9. The Court finds that Florida Statute § 627.745 is clear and unambiguous in that it applies to claims for personal injury and property damage only.
10. The Court is mindful of Defendant’s argument that Personal Injury Protection insurance benefits contains the actual words personal injury therein. However, the proper question is whether a PIP claim is a claim for personal injury.

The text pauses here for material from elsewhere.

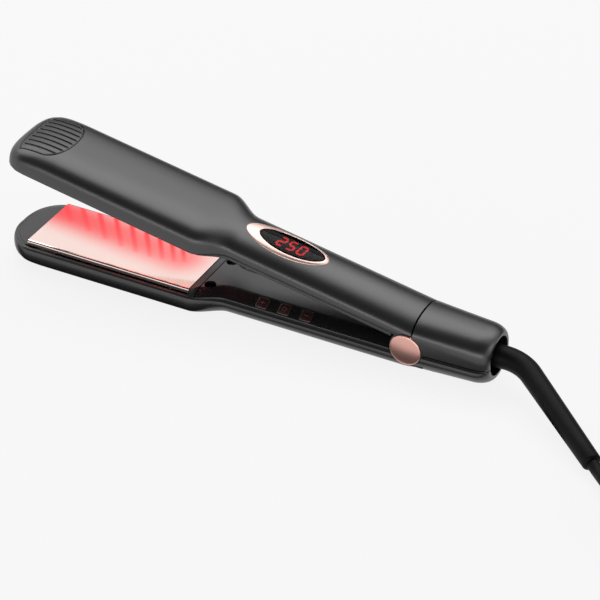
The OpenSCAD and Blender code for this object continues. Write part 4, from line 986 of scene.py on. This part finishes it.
def coil_tie(c):
    """A strap round all the loops of the coil."""
    per_layer = c.turns / COIL_LAYERS
    r0 = c.coil_r - c.coil_step * per_layer - c.diameter / 2 - 0.0011
    r1 = c.coil_r + c.diameter / 2 + STRAP_GAP
    z0 = -c.diameter / 2 - STRAP_GAP / 2
    z1 = c.coil_step * (COIL_LAYERS - 1) + c.diameter / 2 + STRAP_GAP
    turn = Matrix.Rotation(STRAP_TURN, 4, "Z")
    t = STRAP_T
    inner = softened(rectangle(r0, z0, r1, z1), STRAP_CORNER_R, 8)
    outer = softened(rectangle(r0 - t, z0 - t, r1 + t, z1 + t), STRAP_CORNER_R + t, 8)

    def place(p):
        return COIL_CENTRE + turn @ Vector(p)

    half, edge = STRAP_W / 2, 0.0003
    levels = [(-half, 0.5), (-half + edge, 1.0), (half - edge, 1.0), (half, 0.5)]
    rings = []
    for a, b in zip(map(Vector, inner), map(Vector, outer)):
        m = (a + b) / 2
        ring = [(mix(m.x, b.x, f), y, mix(m.y, b.y, f)) for y, f in levels]
        ring += [(mix(m.x, a.x, f), y, mix(m.y, a.y, f)) for y, f in levels[::-1]]
        rings.append(ring)
    strap = loft("cord_tie_piece", rings, place, closed=True, angle=50)
    return dress(strap, "swivel", "tie_rubber", ["cord_tie"], 50)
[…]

11. The Court may refer to the dictionary to ascertain the plain and ordinary meaning which the legislature intended to ascribe to statutory terms. L.B. v. State, 700 So. 2d 370, 372 (Fla. 1997). See also, Tampa v. Thatcher Glass Corp., 445 So. 2d 578, 579, n.2 (Fla. 1984) (holding that legal terms of art are to be given their legal meanings). To that end, the Fifth Edition of Black’s Law Dictionary defines “personal injury” as follows:
In a narrow sense, a hurt or damage done to a man’s person, such as a cut or bruise, a broken limb, or the like, as distinguished from an injury to his property or his reputation. The phrase is chiefly used in this connection with actions of tort for negligence and under worker’s compensation statutes. But the term is also used (chiefly in statutes) in a much wider sense, and as including any injury which is invasive of personal rights, and in this signification it may include such injuries to the person as libel or slander, criminal conversation, malicious prosecution, false imprisonment, and mental suffering.
12. Florida Statute § 627.745 is simply unambiguous. It clearly applies to cases for personal injuries and property damage. All other actions that are not for personal injuries or property damage do not fall under the statute.
13. The underlying action is neither an action seeking recovery for personal injuries nor is it an action for property damage. Therefore, Florida Statute § 627.745 does not apply to PIP cases. The Court is mindful of Fidelity National Ins. Co. v. Armando Perera, 2 Fla. L. Weekly Supp. 508b (Fla. 11th Jud. Cir. Ct. 1994) and Padilla v. Liberty Mutual Ins. Co., 832 So. 2d 916 (Fla. 1st DCA 2002) but finds that these cases are not controlling regarding the issue before this Court.
14. Therefore, the Court strikes the Defendant’s Sixth Affirmative Defense.